(Scripts that build objects)
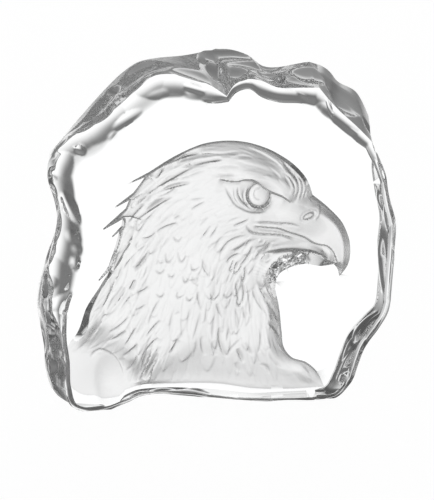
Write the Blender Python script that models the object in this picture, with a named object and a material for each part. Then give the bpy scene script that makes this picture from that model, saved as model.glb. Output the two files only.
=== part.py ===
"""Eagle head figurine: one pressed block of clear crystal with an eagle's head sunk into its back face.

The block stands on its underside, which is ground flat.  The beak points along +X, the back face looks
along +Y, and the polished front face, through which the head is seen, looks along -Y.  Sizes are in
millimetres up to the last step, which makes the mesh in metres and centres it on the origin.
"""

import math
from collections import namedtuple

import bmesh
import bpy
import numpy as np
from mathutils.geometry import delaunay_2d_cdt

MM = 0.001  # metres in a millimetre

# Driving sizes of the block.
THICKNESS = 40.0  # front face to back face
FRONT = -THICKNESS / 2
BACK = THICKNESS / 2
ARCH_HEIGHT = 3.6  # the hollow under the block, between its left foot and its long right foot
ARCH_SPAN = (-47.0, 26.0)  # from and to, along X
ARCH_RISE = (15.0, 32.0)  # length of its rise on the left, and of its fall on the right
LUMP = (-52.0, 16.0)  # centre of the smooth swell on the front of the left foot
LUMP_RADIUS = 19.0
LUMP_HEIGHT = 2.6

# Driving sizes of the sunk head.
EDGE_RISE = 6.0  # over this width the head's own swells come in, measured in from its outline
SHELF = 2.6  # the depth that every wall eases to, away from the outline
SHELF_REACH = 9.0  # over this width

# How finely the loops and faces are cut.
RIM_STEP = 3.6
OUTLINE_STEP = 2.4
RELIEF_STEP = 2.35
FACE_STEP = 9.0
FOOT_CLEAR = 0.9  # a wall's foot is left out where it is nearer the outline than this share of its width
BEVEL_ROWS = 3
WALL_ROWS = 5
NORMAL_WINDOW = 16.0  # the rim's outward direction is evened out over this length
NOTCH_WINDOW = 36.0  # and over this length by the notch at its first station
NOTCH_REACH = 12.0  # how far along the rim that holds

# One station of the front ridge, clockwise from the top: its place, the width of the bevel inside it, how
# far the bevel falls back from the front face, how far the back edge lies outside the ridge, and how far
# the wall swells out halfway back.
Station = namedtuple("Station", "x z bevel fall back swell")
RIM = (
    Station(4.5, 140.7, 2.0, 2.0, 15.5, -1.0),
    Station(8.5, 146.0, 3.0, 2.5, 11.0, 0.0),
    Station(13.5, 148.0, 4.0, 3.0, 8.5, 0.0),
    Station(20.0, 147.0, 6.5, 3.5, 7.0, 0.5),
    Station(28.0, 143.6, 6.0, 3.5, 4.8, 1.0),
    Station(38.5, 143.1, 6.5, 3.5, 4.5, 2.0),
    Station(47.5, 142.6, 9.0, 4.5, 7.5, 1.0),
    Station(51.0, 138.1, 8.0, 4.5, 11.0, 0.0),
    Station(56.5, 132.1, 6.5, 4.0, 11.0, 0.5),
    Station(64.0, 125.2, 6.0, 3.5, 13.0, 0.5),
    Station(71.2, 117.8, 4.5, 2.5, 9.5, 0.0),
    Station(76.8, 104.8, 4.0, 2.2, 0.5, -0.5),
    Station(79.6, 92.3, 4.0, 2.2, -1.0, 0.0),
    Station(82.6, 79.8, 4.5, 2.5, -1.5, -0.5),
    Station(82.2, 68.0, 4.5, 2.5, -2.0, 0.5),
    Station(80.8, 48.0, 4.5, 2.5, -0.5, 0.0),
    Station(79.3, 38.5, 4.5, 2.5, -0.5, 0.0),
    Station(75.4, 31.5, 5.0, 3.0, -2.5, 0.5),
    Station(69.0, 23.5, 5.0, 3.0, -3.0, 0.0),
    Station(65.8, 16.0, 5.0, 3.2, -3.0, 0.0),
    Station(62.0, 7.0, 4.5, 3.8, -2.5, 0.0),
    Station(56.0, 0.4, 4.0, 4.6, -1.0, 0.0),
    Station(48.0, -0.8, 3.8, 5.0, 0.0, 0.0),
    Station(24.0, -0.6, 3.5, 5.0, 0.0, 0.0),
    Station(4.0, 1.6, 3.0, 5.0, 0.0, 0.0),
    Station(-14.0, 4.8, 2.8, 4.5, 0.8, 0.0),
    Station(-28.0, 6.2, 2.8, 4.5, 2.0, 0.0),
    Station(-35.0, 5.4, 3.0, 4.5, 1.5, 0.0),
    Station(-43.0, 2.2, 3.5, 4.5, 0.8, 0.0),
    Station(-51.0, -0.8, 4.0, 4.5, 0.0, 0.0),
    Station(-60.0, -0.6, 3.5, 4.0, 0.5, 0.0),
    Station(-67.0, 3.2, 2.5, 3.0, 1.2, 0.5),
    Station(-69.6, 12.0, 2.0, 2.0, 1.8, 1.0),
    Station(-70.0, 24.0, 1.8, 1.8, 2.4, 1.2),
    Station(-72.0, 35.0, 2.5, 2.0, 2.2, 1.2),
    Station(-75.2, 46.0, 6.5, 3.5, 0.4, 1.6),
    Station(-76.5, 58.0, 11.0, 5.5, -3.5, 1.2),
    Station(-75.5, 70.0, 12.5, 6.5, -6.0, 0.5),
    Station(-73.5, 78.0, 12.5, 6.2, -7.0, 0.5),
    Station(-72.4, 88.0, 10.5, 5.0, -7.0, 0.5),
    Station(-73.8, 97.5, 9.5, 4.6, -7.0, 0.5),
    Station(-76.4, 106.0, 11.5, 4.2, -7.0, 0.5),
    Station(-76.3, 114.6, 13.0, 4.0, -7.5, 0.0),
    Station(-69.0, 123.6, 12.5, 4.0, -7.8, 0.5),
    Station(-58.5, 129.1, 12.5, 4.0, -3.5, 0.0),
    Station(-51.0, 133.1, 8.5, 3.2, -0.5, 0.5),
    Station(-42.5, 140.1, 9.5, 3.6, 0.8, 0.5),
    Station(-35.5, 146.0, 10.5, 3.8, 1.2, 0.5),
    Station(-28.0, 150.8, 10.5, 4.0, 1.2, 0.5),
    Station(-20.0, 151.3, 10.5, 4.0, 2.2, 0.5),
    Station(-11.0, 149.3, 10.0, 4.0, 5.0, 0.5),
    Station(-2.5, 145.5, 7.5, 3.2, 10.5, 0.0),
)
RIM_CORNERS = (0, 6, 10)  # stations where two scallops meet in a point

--

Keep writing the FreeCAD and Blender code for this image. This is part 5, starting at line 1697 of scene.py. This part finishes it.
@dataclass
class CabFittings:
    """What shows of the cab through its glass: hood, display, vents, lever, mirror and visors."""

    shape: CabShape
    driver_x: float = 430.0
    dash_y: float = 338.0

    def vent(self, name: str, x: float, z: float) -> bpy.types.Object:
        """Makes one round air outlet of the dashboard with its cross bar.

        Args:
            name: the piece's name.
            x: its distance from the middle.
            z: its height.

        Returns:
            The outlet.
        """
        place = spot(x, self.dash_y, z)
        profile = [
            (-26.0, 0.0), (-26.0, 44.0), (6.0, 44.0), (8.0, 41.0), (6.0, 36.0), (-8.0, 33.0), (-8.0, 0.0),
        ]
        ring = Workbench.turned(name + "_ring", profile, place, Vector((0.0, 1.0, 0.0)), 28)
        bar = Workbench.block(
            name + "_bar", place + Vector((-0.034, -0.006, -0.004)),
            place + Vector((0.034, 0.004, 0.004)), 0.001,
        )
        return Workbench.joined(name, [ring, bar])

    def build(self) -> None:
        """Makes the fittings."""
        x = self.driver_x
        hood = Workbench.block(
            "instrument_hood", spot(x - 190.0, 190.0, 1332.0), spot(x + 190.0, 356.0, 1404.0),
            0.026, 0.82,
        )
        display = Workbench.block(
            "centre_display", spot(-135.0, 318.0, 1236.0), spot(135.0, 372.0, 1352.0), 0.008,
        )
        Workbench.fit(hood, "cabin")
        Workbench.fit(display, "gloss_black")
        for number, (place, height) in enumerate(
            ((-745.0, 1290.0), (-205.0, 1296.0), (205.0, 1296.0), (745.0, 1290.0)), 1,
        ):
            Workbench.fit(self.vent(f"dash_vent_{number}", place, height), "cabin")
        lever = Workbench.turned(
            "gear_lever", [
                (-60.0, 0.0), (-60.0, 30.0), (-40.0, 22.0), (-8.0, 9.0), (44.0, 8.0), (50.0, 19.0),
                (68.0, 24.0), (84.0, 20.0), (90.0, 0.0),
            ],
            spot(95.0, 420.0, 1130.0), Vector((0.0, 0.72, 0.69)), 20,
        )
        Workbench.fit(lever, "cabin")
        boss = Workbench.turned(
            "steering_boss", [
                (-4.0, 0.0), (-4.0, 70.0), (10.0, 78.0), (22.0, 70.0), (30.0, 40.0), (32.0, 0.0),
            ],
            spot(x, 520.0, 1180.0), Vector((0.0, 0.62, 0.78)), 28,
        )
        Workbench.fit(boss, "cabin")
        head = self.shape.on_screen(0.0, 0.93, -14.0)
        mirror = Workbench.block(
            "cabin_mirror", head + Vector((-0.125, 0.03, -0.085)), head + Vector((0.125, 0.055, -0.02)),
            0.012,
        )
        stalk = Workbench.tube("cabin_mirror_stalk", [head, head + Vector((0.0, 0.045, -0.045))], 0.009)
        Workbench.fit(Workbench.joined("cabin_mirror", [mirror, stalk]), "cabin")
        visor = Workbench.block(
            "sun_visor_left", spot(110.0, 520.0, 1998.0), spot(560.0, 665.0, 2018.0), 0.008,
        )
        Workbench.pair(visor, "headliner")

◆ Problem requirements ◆
Extract and output the part that opens with the line containing "Write the Blender" and closes with the line containing "SHELF_REACH = 9.0", unchanged, ends included.

◆ The completed task ◆
Write the Blender Python script that models the object in this picture, with a named object and a material for each part. Then give the bpy scene script that makes this picture from that model, saved as model.glb. Output the two files only.
=== part.py ===
"""Eagle head figurine: one pressed block of clear crystal with an eagle's head sunk into its back face.

The block stands on its underside, which is ground flat.  The beak points along +X, the back face looks
along +Y, and the polished front face, through which the head is seen, looks along -Y.  Sizes are in
millimetres up to the last step, which makes the mesh in metres and centres it on the origin.
"""

import math
from collections import namedtuple

import bmesh
import bpy
import numpy as np
from mathutils.geometry import delaunay_2d_cdt

MM = 0.001  # metres in a millimetre

# Driving sizes of the block.
THICKNESS = 40.0  # front face to back face
FRONT = -THICKNESS / 2
BACK = THICKNESS / 2
ARCH_HEIGHT = 3.6  # the hollow under the block, between its left foot and its long right foot
ARCH_SPAN = (-47.0, 26.0)  # from and to, along X
ARCH_RISE = (15.0, 32.0)  # length of its rise on the left, and of its fall on the right
LUMP = (-52.0, 16.0)  # centre of the smooth swell on the front of the left foot
LUMP_RADIUS = 19.0
LUMP_HEIGHT = 2.6

# Driving sizes of the sunk head.
EDGE_RISE = 6.0  # over this width the head's own swells come in, measured in from its outline
SHELF = 2.6  # the depth that every wall eases to, away from the outline
SHELF_REACH = 9.0  # over this width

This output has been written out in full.